» Job:
Reproduce this listing in full.
»»
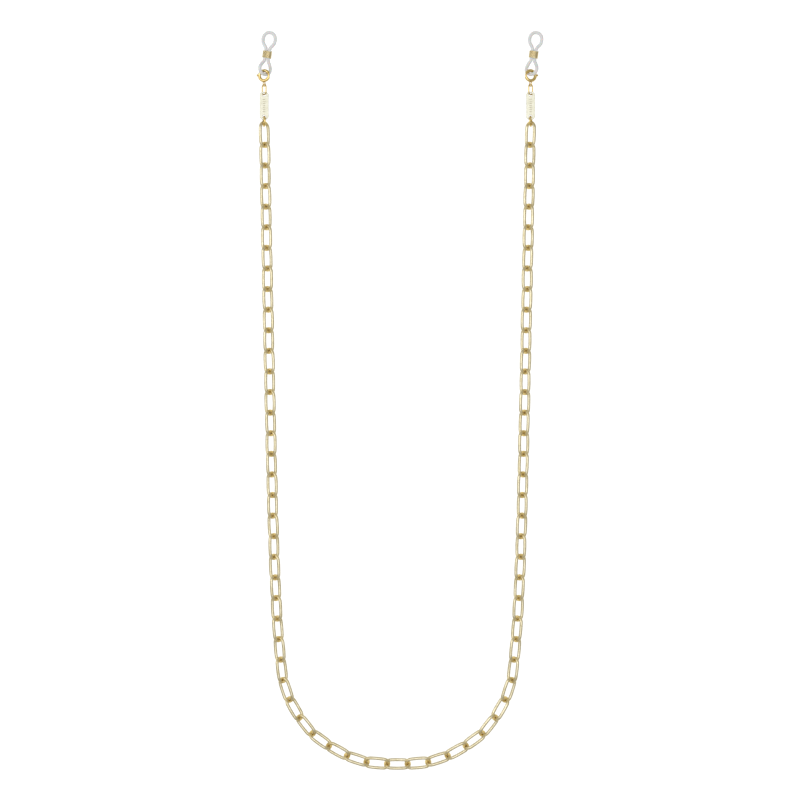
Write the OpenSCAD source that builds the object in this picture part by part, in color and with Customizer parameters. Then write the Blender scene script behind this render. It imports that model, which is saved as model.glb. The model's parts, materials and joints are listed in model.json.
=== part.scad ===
/* [Chain] */
// Links in each strand, counted outwards from the middle link
strand_links = 34; // [20:2:34]
// Diameter of the link wire
link_wire = 1.5; // [1.3:0.05:1.5]
// Centreline radius of a link's round ends
link_end_r = 2.57; // [2.5:0.01:2.7]
// How much larger the radius of a link's long sides is; the link is longer for more
side_excess = 40; // [38:1:42]
// Gap between the wires of two joined pieces
play = 0.05; // [0.04:0.01:0.1]

/* [Lay] */
// Roll of the links that lie wide side up, in degrees
wide_roll = 40; // [38:1:42]
// Roll of the links that lie narrow side up, in degrees
narrow_roll = -50; // [-52:1:-48]
// How far each strand leans outwards, in degrees
lean = 1.2; // [0:0.1:3]
// Unevenness of a strand laid by hand, in degrees
wander = 0.8; // [0:0.1:1.5]

/* [Clasp] */
// Outside diameter of the clasp
clasp_od = 6.1; // [6:0.1:6.6]
// Diameter of the clasp's tube
clasp_tube = 1.44; // [1.4:0.02:1.5]
// Diameter of the bore that holds the bolt and its spring
clasp_bore = 0.96; // [0.9:0.02:1]
// Travel of the clasp's bolt, in degrees
bolt_travel = 52; // [40:1:52]

/* [Tag and rings] */
// Length of the tag
tag_l = 13; // [13:0.5:16]
// Width of the tag
tag_w = 4.1; // [3.6:0.1:4.4]
// Thickness of the tag
tag_t = 0.8; // [0.6:0.1:0.8]
// Diameter of the tag's two holes
tag_hole = 1.7; // [1.7:0.05:1.8]
// Outside diameter of the ring between the tag and the chain
lower_ring_od = 5.2; // [5.2:0.1:5.6]
// Wire of the ring between the tag and the chain
lower_ring_wire = 0.8; // [0.7:0.05:0.8]
// Length of the oval ring between the clasp and the tag
upper_ring_l = 5.5; // [5.4:0.1:6]
// Width of the oval ring between the clasp and the tag
upper_ring_w = 3.6; // [3.4:0.1:3.8]
// Wire of the oval ring
upper_ring_wire = 0.6; // [0.5:0.05:0.6]

/* [Temple loop] */
// Diameter of the silicone cord
cord_d = 1.7; // [1.5:0.05:1.75]
// Width of the eye that grips the temple, over the outside
eye_w = 7.4; // [6.6:0.1:8]
// Height of the silicone loop's top above the clasp's centre
loop_h = 21.2; // [20:0.1:23]
// Angle by which both silicone loops lean to the right
loop_lean = 8; // [0:1:10]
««
» Result:
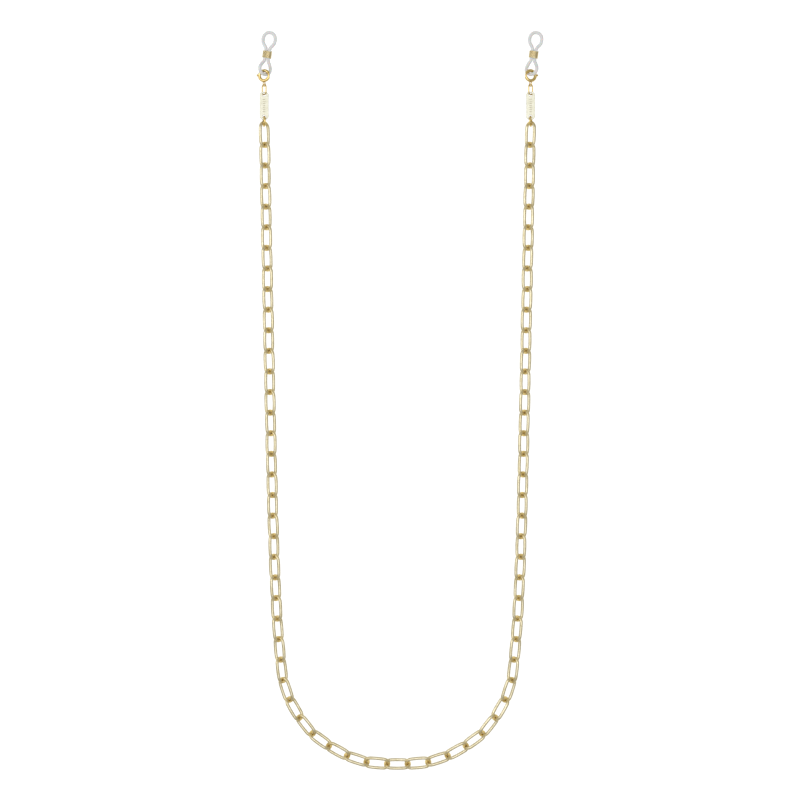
Write the OpenSCAD source that builds the object in this picture part by part, in color and with Customizer parameters. Then write the Blender scene script behind this render. It imports that model, which is saved as model.glb. The model's parts, materials and joints are listed in model.json.
=== part.scad ===
/* [Chain] */
// Links in each strand, counted outwards from the middle link
strand_links = 34; // [20:2:34]
// Diameter of the link wire
link_wire = 1.5; // [1.3:0.05:1.5]
// Centreline radius of a link's round ends
link_end_r = 2.57; // [2.5:0.01:2.7]
// How much larger the radius of a link's long sides is; the link is longer for more
side_excess = 40; // [38:1:42]
// Gap between the wires of two joined pieces
play = 0.05; // [0.04:0.01:0.1]

/* [Lay] */
// Roll of the links that lie wide side up, in degrees
wide_roll = 40; // [38:1:42]
// Roll of the links that lie narrow side up, in degrees
narrow_roll = -50; // [-52:1:-48]
// How far each strand leans outwards, in degrees
lean = 1.2; // [0:0.1:3]
// Unevenness of a strand laid by hand, in degrees
wander = 0.8; // [0:0.1:1.5]

/* [Clasp] */
// Outside diameter of the clasp
clasp_od = 6.1; // [6:0.1:6.6]
// Diameter of the clasp's tube
clasp_tube = 1.44; // [1.4:0.02:1.5]
// Diameter of the bore that holds the bolt and its spring
clasp_bore = 0.96; // [0.9:0.02:1]
// Travel of the clasp's bolt, in degrees
bolt_travel = 52; // [40:1:52]

/* [Tag and rings] */
// Length of the tag
tag_l = 13; // [13:0.5:16]
// Width of the tag
tag_w = 4.1; // [3.6:0.1:4.4]
// Thickness of the tag
tag_t = 0.8; // [0.6:0.1:0.8]
// Diameter of the tag's two holes
tag_hole = 1.7; // [1.7:0.05:1.8]
// Outside diameter of the ring between the tag and the chain
lower_ring_od = 5.2; // [5.2:0.1:5.6]
// Wire of the ring between the tag and the chain
lower_ring_wire = 0.8; // [0.7:0.05:0.8]
// Length of the oval ring between the clasp and the tag
upper_ring_l = 5.5; // [5.4:0.1:6]
// Width of the oval ring between the clasp and the tag
upper_ring_w = 3.6; // [3.4:0.1:3.8]
// Wire of the oval ring
upper_ring_wire = 0.6; // [0.5:0.05:0.6]

/* [Temple loop] */
// Diameter of the silicone cord
cord_d = 1.7; // [1.5:0.05:1.75]
// Width of the eye that grips the temple, over the outside
eye_w = 7.4; // [6.6:0.1:8]
// Height of the silicone loop's top above the clasp's centre
loop_h = 21.2; // [20:0.1:23]
// Angle by which both silicone loops lean to the right
loop_lean = 8; // [0:1:10]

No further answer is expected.